A job I’ve not done to a SME as I couldn’t work out how to get the cover off!

This is something I may yet need to do on all three of mine (well, five if we count immediate family) - but have been putting it off. There is no good instruction video that I have found, or even a pictorial - so I may have to resort in making one, even if I cause damage on one of them.
 
This is something I may yet need to do on all three of mine (well, five if we count immediate family) - but have been putting it off. There is no good instruction video that I have found, or even a pictorial - so I may have to resort in making one, even if I cause damage on one of them.
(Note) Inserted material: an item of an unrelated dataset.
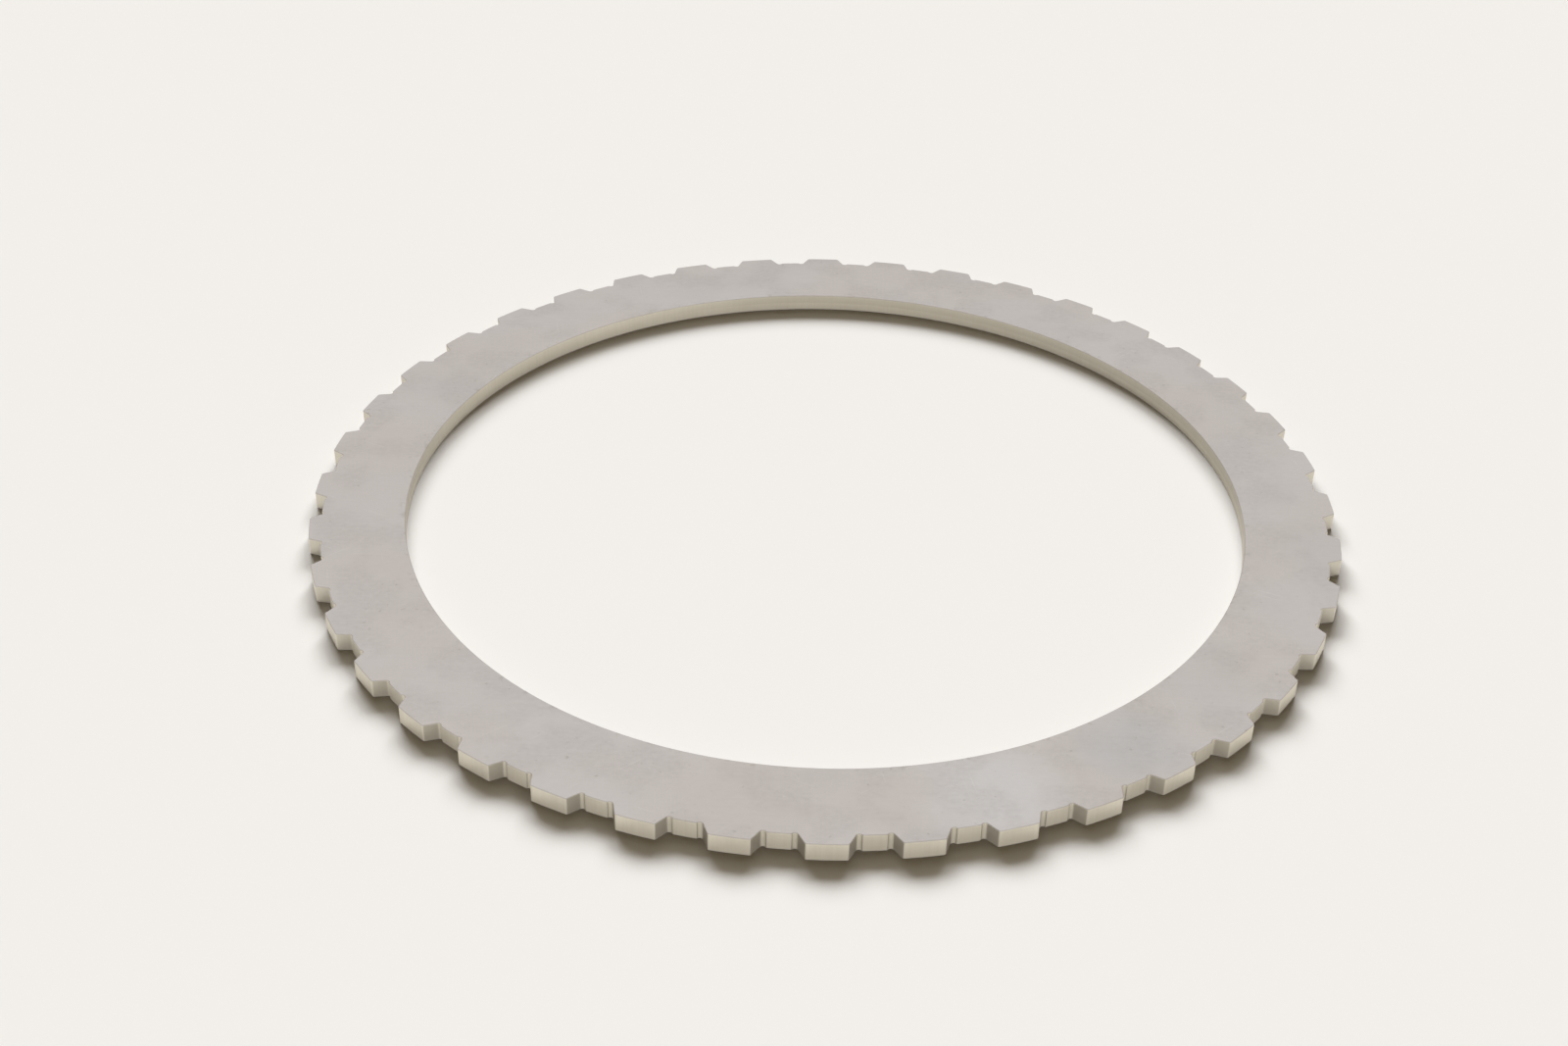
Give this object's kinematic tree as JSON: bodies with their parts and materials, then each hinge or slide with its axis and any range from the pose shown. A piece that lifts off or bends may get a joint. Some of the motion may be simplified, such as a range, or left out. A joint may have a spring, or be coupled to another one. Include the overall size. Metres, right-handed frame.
{
  "type": "clutch pressure plate",
  "caption": "Flat steel plate ring of a multi-plate clutch, with short spline teeth round its outer edge and a plain bore.",
  "frame": {"origin": "centre of the plate's lower face, on the clutch axis", "axes": "+Z along the clutch axis, out of the upper face; +X through the middle of one tooth"},
  "size_m": [0.25, 0.25, 0.0045],
  "materials": {
    "ground_steel": "satin ground faces, blanked and tumbled edges, a light oil film"
  },
  "bodies": {
    "root": {"pressure_plate": "ground_steel"}
  },
  "joints": []
}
I’m suspecting it involves desoldering the arm-base, removing the whole lift-lower/armrest assembly, removing the little rubber pad that may get damaged, and then taking a heat gun to it or heating the whole thing up in hot water. The cover is obviously glued on somehow, so that will need softening. It has to be possible, and possible without leaving even the slightest hint it has been done. I’ve not owned one that can just be slid off in place, and I’d obviously not take any tools to it.
 
I’m suspecting it involves desoldering the arm-base, removing the whole lift-lower/armrest assembly, removing the little rubber pad that may get damaged, and then taking a heat gun to it or heating the whole thing up in hot water. The cover is obviously glued on somehow, so that will need softening. It has to be possible, and possible without leaving even the slightest hint it has been done. I’ve not owned one that can just be slid off in place, and I’d obviously not take any tools to it.

Mine came off with minimal force, but that may be because someone had previously removed it and the adhesive wasn’t as strong subsequently (it looked like a smear of some sort of tarry substance).